» GOAL OF THE EXERCISE
Locate the line that contains "Break this object". Copy it and every following line through the end of the records, exactly, and include nothing else.

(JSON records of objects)
★ ★ ★

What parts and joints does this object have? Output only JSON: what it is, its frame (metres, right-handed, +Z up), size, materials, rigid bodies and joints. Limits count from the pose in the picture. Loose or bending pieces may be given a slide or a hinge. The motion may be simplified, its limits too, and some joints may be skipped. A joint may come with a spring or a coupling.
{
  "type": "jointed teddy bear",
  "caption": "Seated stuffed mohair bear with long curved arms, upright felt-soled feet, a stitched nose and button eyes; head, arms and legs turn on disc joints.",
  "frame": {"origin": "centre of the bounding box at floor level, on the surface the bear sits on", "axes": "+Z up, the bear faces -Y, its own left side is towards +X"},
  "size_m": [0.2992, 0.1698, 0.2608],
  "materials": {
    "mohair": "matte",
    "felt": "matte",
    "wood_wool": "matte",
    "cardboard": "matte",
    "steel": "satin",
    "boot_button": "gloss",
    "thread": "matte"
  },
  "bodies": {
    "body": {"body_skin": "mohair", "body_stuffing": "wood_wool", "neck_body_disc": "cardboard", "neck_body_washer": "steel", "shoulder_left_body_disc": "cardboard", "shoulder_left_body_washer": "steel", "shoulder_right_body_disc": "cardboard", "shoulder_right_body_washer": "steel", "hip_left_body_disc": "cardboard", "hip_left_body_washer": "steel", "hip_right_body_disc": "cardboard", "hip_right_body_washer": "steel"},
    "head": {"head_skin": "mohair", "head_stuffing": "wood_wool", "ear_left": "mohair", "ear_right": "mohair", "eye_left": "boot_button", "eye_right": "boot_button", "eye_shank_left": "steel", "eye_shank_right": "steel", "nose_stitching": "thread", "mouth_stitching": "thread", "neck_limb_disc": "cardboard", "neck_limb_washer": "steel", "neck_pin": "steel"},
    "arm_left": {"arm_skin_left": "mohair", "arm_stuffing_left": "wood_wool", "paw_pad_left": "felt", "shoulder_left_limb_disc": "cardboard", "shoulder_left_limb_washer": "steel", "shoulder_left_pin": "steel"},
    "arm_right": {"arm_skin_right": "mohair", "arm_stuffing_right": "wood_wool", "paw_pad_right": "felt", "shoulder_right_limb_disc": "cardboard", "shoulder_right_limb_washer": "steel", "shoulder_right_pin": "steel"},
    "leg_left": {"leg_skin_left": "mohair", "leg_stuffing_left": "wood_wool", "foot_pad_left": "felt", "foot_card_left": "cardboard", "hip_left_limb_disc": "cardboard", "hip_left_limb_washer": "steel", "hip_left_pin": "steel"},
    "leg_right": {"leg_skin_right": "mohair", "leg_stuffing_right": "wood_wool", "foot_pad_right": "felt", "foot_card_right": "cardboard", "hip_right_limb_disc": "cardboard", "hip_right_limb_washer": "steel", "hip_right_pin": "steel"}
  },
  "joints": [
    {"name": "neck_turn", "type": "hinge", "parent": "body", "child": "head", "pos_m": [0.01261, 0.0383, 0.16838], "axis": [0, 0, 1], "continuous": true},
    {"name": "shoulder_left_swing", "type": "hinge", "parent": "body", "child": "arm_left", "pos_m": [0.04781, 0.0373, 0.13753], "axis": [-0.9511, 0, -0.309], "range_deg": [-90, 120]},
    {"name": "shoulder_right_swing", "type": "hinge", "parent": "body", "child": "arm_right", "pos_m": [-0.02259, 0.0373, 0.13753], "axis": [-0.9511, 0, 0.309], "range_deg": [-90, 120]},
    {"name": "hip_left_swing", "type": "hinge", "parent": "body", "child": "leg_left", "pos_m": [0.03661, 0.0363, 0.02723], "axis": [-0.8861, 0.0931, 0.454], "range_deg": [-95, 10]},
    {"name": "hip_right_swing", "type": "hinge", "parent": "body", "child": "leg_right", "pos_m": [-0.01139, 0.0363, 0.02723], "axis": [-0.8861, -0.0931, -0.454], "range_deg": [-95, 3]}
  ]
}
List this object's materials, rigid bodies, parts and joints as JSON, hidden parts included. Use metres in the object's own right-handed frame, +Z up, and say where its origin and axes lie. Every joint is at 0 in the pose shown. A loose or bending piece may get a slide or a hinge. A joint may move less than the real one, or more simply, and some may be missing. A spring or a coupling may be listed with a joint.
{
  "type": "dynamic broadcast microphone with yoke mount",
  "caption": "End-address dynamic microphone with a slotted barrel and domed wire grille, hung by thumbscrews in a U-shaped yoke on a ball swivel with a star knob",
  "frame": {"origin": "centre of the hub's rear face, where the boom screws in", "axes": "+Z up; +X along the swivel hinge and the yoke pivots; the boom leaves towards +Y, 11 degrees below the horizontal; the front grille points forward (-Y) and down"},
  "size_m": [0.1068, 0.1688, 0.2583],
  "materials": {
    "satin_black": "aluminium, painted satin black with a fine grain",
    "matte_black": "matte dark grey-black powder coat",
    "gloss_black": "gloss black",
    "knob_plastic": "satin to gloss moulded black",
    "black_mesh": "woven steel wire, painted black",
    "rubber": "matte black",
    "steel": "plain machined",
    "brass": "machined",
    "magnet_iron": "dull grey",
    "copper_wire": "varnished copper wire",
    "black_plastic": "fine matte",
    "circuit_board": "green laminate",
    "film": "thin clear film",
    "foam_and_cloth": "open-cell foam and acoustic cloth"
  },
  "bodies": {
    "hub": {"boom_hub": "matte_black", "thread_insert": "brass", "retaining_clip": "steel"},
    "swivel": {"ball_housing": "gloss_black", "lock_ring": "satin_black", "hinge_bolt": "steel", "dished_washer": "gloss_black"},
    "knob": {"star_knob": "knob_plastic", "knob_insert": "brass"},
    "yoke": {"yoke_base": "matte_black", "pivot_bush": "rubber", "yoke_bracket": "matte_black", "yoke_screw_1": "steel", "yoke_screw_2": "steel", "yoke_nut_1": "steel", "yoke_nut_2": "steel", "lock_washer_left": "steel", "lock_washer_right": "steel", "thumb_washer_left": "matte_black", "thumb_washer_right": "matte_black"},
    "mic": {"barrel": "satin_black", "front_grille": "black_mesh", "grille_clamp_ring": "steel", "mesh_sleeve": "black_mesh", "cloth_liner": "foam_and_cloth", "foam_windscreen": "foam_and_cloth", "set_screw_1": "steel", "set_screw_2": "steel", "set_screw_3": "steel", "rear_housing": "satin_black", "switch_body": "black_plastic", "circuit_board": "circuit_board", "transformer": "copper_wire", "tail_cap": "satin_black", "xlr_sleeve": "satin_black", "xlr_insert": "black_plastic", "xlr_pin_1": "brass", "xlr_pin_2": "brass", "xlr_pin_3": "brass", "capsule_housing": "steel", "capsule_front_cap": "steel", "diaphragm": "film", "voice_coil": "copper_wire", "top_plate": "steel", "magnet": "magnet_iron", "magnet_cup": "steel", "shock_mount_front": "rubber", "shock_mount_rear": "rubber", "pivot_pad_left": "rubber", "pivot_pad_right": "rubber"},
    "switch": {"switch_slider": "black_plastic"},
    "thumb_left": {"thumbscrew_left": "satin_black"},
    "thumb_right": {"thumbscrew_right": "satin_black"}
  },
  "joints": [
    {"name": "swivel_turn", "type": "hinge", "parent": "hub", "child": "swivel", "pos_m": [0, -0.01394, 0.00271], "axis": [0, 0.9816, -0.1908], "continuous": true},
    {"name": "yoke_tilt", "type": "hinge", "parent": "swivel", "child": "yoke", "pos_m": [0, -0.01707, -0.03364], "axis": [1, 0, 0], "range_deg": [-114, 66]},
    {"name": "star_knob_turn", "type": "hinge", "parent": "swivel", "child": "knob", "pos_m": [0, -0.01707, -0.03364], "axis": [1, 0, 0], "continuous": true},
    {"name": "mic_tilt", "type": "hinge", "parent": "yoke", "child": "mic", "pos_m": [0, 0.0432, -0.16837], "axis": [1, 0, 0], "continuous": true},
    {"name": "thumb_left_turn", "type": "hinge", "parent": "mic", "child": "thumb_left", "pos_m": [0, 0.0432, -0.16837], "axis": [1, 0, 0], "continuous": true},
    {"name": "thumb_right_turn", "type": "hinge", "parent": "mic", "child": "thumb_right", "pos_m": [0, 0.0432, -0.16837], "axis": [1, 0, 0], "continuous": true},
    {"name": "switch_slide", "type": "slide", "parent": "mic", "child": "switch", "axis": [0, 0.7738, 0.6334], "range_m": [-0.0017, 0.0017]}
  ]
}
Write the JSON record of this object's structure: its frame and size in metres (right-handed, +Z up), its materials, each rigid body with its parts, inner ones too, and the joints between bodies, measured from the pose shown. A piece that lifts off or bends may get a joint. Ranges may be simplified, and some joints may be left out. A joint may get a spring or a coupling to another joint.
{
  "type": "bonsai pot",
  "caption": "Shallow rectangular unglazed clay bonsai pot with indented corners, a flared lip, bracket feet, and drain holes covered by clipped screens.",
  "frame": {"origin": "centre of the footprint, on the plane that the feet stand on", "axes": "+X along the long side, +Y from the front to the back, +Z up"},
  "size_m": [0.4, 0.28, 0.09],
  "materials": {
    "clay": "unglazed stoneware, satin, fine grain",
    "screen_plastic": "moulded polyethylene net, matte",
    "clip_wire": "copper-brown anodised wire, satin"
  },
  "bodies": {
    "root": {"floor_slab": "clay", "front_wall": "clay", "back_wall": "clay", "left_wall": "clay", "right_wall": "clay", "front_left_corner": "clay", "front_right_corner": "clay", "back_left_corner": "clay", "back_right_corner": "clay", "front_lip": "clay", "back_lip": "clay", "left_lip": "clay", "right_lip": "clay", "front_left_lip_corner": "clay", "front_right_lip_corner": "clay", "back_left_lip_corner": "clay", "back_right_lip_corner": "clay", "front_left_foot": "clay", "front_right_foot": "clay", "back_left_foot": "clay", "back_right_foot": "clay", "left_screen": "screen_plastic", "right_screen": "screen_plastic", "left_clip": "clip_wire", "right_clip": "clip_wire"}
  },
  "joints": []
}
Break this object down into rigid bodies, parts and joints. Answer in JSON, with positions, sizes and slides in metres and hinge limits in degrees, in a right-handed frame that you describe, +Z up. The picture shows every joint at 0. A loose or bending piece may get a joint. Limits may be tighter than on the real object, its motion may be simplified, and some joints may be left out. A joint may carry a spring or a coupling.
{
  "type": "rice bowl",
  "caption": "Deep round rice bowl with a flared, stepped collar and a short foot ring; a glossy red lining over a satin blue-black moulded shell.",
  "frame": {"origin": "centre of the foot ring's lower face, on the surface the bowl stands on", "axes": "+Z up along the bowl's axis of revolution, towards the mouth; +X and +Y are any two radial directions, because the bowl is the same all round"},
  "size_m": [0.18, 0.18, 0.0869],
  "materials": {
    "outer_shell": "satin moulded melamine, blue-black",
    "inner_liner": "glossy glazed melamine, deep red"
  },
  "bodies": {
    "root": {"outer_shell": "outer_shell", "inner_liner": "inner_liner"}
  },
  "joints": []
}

★ ★ ★

» CORRECT RESULT
Break this object down into rigid bodies, parts and joints. Answer in JSON, with positions, sizes and slides in metres and hinge limits in degrees, in a right-handed frame that you describe, +Z up. The picture shows every joint at 0. A loose or bending piece may get a joint. Limits may be tighter than on the real object, its motion may be simplified, and some joints may be left out. A joint may carry a spring or a coupling.
{
  "type": "rice bowl",
  "caption": "Deep round rice bowl with a flared, stepped collar and a short foot ring; a glossy red lining over a satin blue-black moulded shell.",
  "frame": {"origin": "centre of the foot ring's lower face, on the surface the bowl stands on", "axes": "+Z up along the bowl's axis of revolution, towards the mouth; +X and +Y are any two radial directions, because the bowl is the same all round"},
  "size_m": [0.18, 0.18, 0.0869],
  "materials": {
    "outer_shell": "satin moulded melamine, blue-black",
    "inner_liner": "glossy glazed melamine, deep red"
  },
  "bodies": {
    "root": {"outer_shell": "outer_shell", "inner_liner": "inner_liner"}
  },
  "joints": []
}